* Data shown
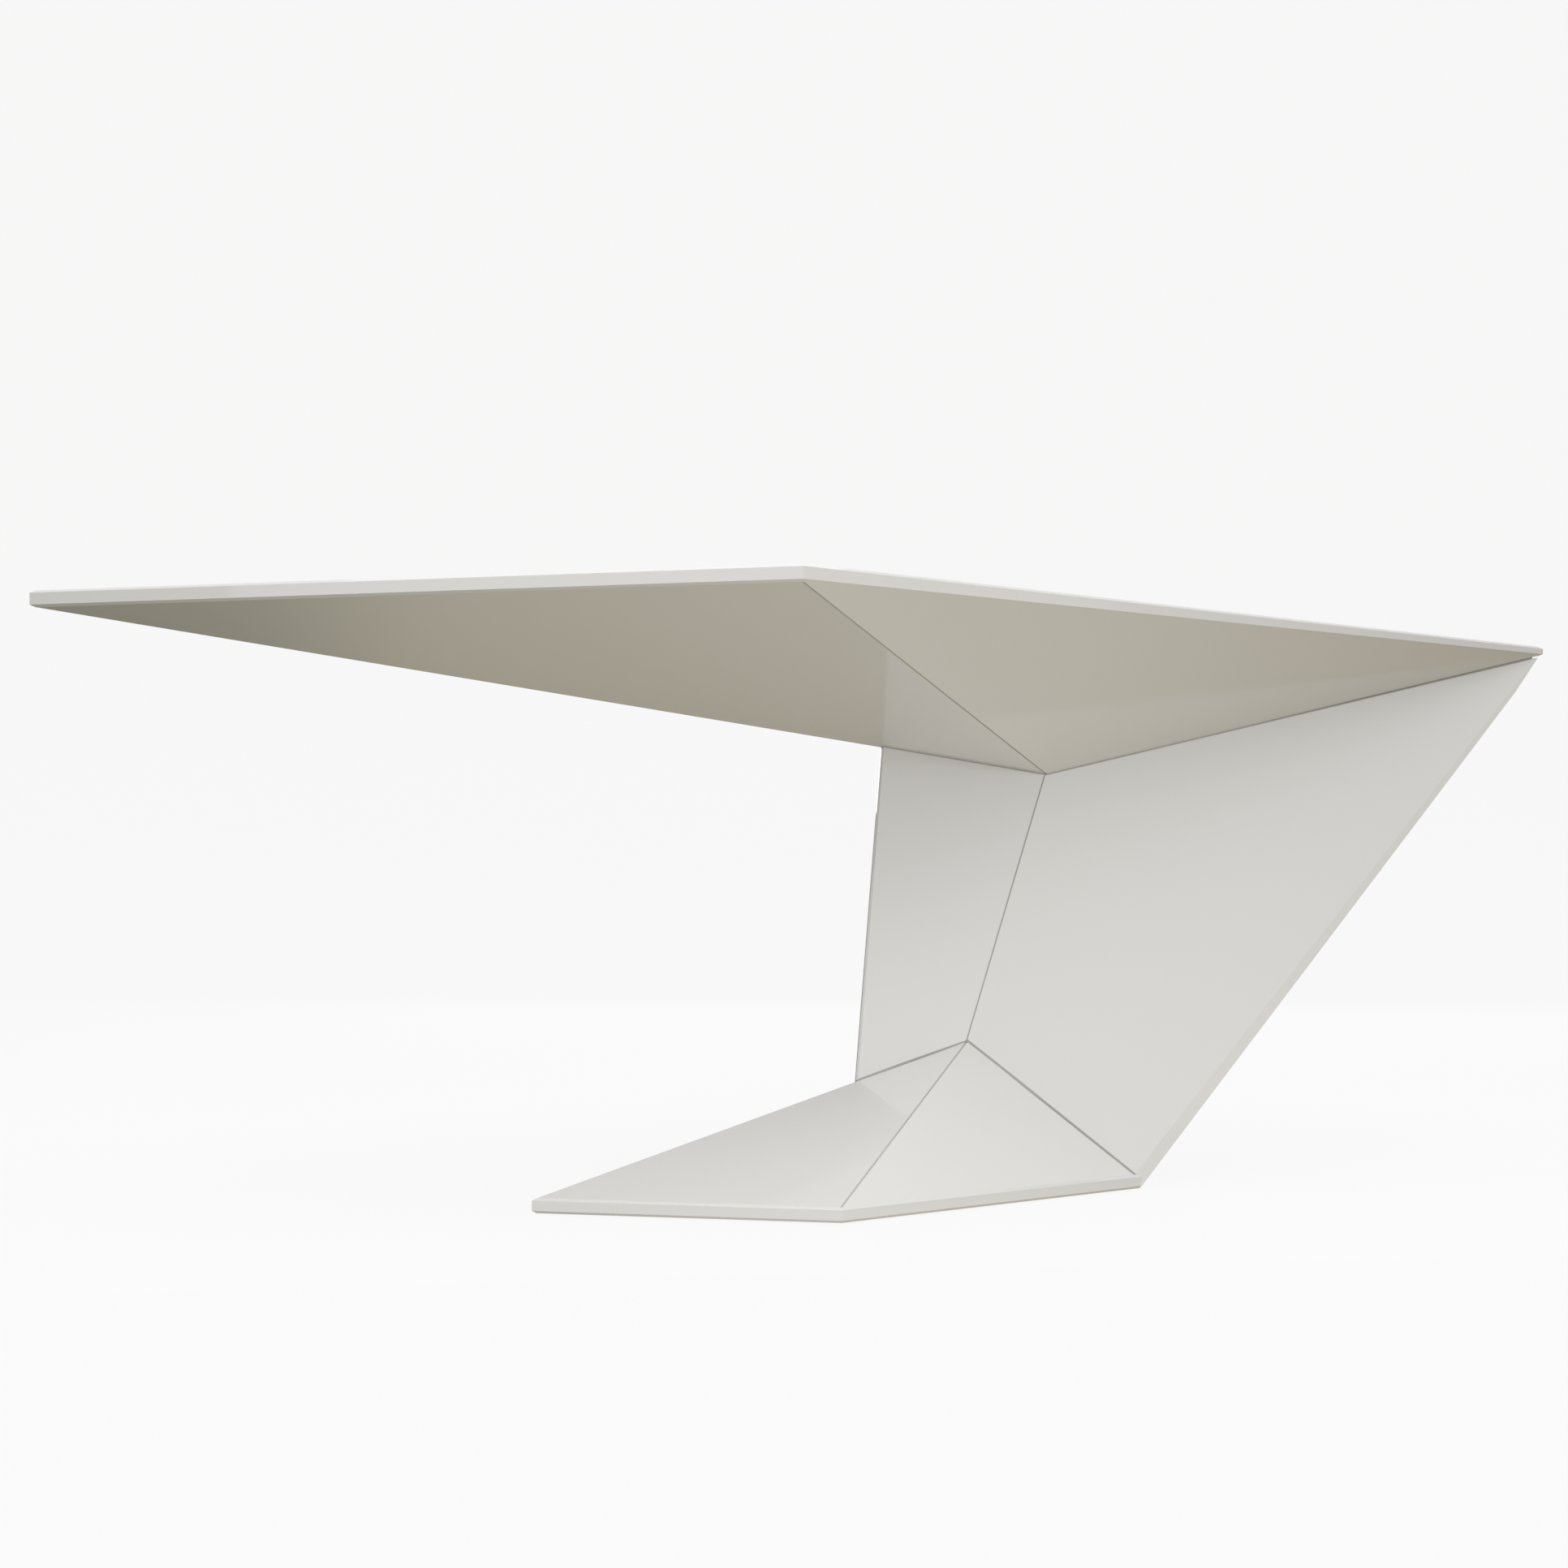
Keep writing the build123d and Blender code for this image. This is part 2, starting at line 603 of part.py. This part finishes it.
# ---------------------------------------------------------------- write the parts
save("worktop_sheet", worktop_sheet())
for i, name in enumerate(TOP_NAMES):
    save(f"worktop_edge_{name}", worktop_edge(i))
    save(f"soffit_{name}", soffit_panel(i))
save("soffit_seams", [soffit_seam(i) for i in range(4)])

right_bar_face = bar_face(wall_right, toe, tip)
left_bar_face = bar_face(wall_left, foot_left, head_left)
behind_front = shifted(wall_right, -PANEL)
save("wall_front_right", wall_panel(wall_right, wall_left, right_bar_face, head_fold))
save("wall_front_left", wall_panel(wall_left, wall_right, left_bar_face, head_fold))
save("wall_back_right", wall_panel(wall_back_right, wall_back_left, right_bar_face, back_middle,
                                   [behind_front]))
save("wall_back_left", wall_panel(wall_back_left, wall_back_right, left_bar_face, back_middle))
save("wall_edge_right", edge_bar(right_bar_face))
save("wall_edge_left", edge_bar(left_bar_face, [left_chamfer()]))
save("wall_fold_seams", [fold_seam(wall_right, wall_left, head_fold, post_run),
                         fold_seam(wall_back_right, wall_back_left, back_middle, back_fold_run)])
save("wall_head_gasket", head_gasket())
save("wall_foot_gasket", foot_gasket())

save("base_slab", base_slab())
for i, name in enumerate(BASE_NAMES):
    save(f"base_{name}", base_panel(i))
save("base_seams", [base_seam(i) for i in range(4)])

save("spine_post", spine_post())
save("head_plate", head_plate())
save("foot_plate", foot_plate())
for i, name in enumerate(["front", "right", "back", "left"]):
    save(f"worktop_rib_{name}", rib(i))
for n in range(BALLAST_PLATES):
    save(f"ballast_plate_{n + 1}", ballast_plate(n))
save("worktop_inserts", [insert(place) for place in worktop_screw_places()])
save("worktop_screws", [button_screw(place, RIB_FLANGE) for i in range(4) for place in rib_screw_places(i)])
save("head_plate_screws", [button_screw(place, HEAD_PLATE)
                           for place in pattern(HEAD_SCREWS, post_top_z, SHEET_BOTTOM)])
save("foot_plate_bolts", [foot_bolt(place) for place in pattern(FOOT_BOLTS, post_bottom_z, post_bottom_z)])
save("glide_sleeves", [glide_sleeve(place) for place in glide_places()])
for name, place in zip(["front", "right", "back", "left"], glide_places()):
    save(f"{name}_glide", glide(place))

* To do
Your answer should be exactly the lines of the data above, from the first through the line containing "[soffit_seam(i) for i in range(4)])".

* Task solution
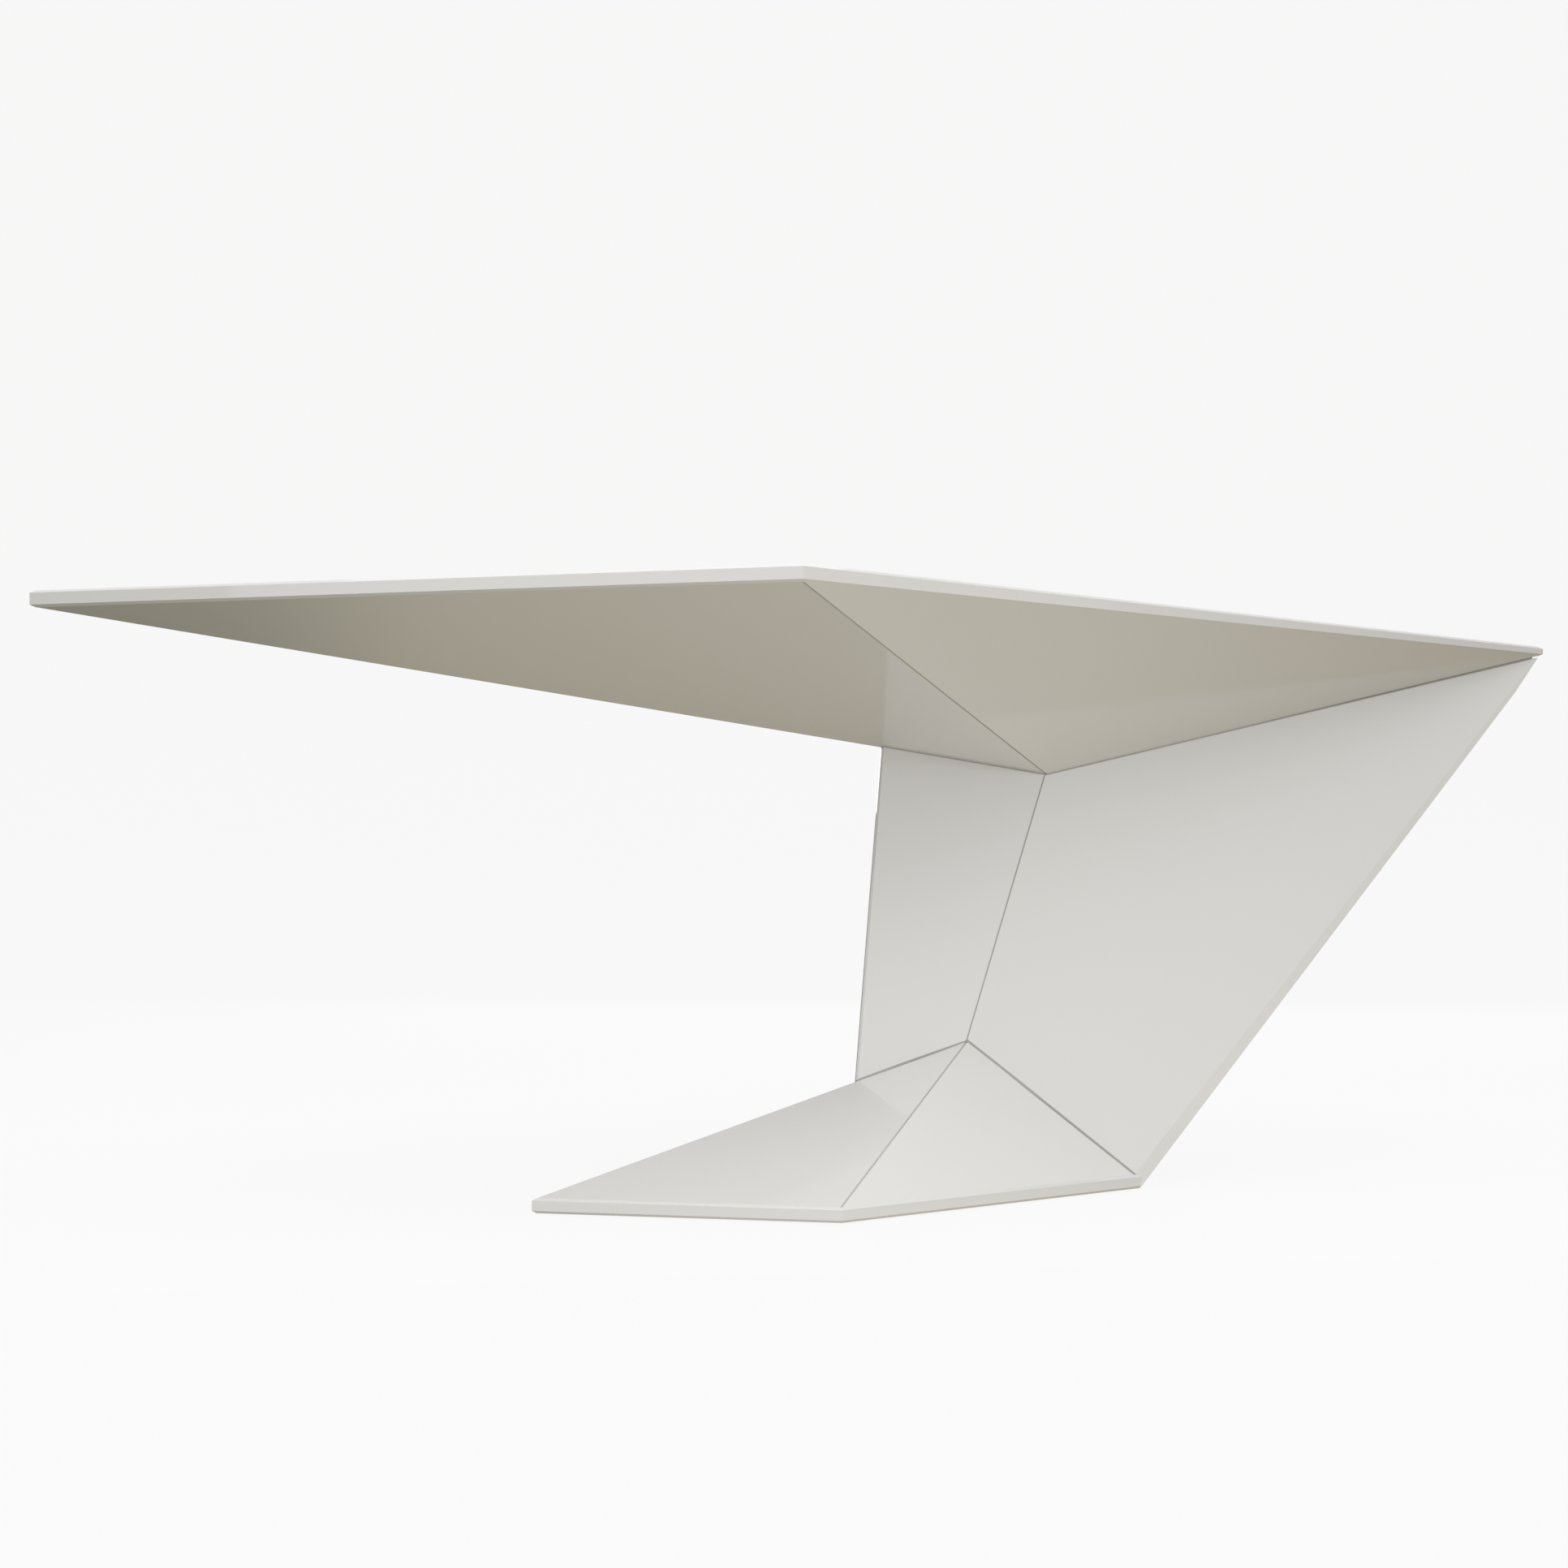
Keep writing the build123d and Blender code for this image. This is part 2, starting at line 603 of part.py. This part finishes it.
# ---------------------------------------------------------------- write the parts
save("worktop_sheet", worktop_sheet())
for i, name in enumerate(TOP_NAMES):
    save(f"worktop_edge_{name}", worktop_edge(i))
    save(f"soffit_{name}", soffit_panel(i))
save("soffit_seams", [soffit_seam(i) for i in range(4)])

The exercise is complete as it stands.